### DATA SHOWN:
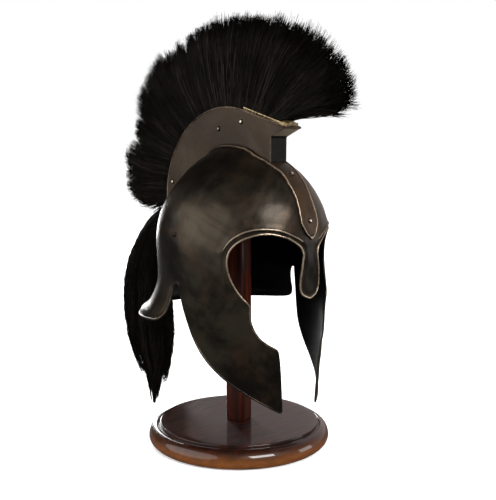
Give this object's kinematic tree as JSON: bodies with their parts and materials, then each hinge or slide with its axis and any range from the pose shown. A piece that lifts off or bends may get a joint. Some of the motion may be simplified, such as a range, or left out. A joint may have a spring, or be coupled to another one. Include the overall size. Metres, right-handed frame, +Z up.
{
  "type": "crested greek bronze helmet on a turned wooden stand",
  "caption": "Dark bronze Greek helmet with cheek pieces, nasal, neck guard and a riveted crest holder with a horsehair plume and tail, on a round lacquered stand.",
  "frame": {"origin": "centre of the stand's underside, on the surface that it stands on", "axes": "+Z up, -Y towards the helmet's face, -X towards the wearer's right"},
  "size_m": [0.2298, 0.4132, 0.5346],
  "materials": {
    "lacquered_wood": "gloss red-brown lacquer",
    "plain_wood": "plain sawn wood",
    "dark_bronze": "near-black patina, satin, worn bright on the edges",
    "brown_bronze": "brown patina, satin, worn bright on the edges",
    "rivet_metal": "rubbed patina",
    "horsehair": "black coarse hair"
  },
  "bodies": {
    "root": {"stand_base": "lacquered_wood", "stand_post": "lacquered_wood", "post_rest": "plain_wood", "helmet_shell": "dark_bronze", "medial_band": "brown_bronze", "crest_box": "brown_bronze", "crest_plume": "horsehair", "crest_tail": "horsehair", "crest_rivet_right_1": "rivet_metal", "crest_rivet_right_2": "rivet_metal", "crest_rivet_right_3": "rivet_metal", "crest_rivet_left_1": "rivet_metal", "crest_rivet_left_2": "rivet_metal", "crest_rivet_left_3": "rivet_metal", "skull_rivet_right": "rivet_metal", "skull_rivet_left": "rivet_metal", "band_rivet_1": "rivet_metal", "band_rivet_2": "rivet_metal"}
  },
  "joints": []
}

### WORK TO DO:
Repeat every line of the material exactly as given.

### FULL OUTPUT:
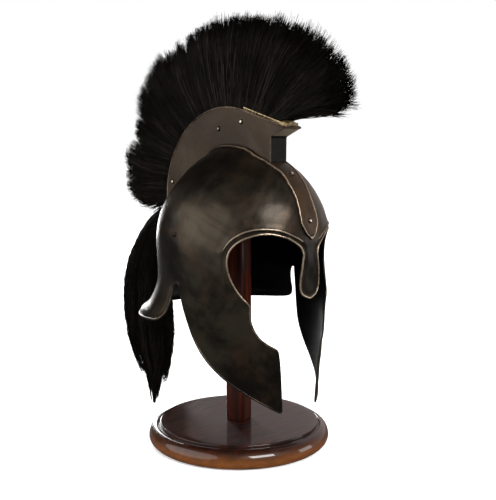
Give this object's kinematic tree as JSON: bodies with their parts and materials, then each hinge or slide with its axis and any range from the pose shown. A piece that lifts off or bends may get a joint. Some of the motion may be simplified, such as a range, or left out. A joint may have a spring, or be coupled to another one. Include the overall size. Metres, right-handed frame, +Z up.
{
  "type": "crested greek bronze helmet on a turned wooden stand",
  "caption": "Dark bronze Greek helmet with cheek pieces, nasal, neck guard and a riveted crest holder with a horsehair plume and tail, on a round lacquered stand.",
  "frame": {"origin": "centre of the stand's underside, on the surface that it stands on", "axes": "+Z up, -Y towards the helmet's face, -X towards the wearer's right"},
  "size_m": [0.2298, 0.4132, 0.5346],
  "materials": {
    "lacquered_wood": "gloss red-brown lacquer",
    "plain_wood": "plain sawn wood",
    "dark_bronze": "near-black patina, satin, worn bright on the edges",
    "brown_bronze": "brown patina, satin, worn bright on the edges",
    "rivet_metal": "rubbed patina",
    "horsehair": "black coarse hair"
  },
  "bodies": {
    "root": {"stand_base": "lacquered_wood", "stand_post": "lacquered_wood", "post_rest": "plain_wood", "helmet_shell": "dark_bronze", "medial_band": "brown_bronze", "crest_box": "brown_bronze", "crest_plume": "horsehair", "crest_tail": "horsehair", "crest_rivet_right_1": "rivet_metal", "crest_rivet_right_2": "rivet_metal", "crest_rivet_right_3": "rivet_metal", "crest_rivet_left_1": "rivet_metal", "crest_rivet_left_2": "rivet_metal", "crest_rivet_left_3": "rivet_metal", "skull_rivet_right": "rivet_metal", "skull_rivet_left": "rivet_metal", "band_rivet_1": "rivet_metal", "band_rivet_2": "rivet_metal"}
  },
  "joints": []
}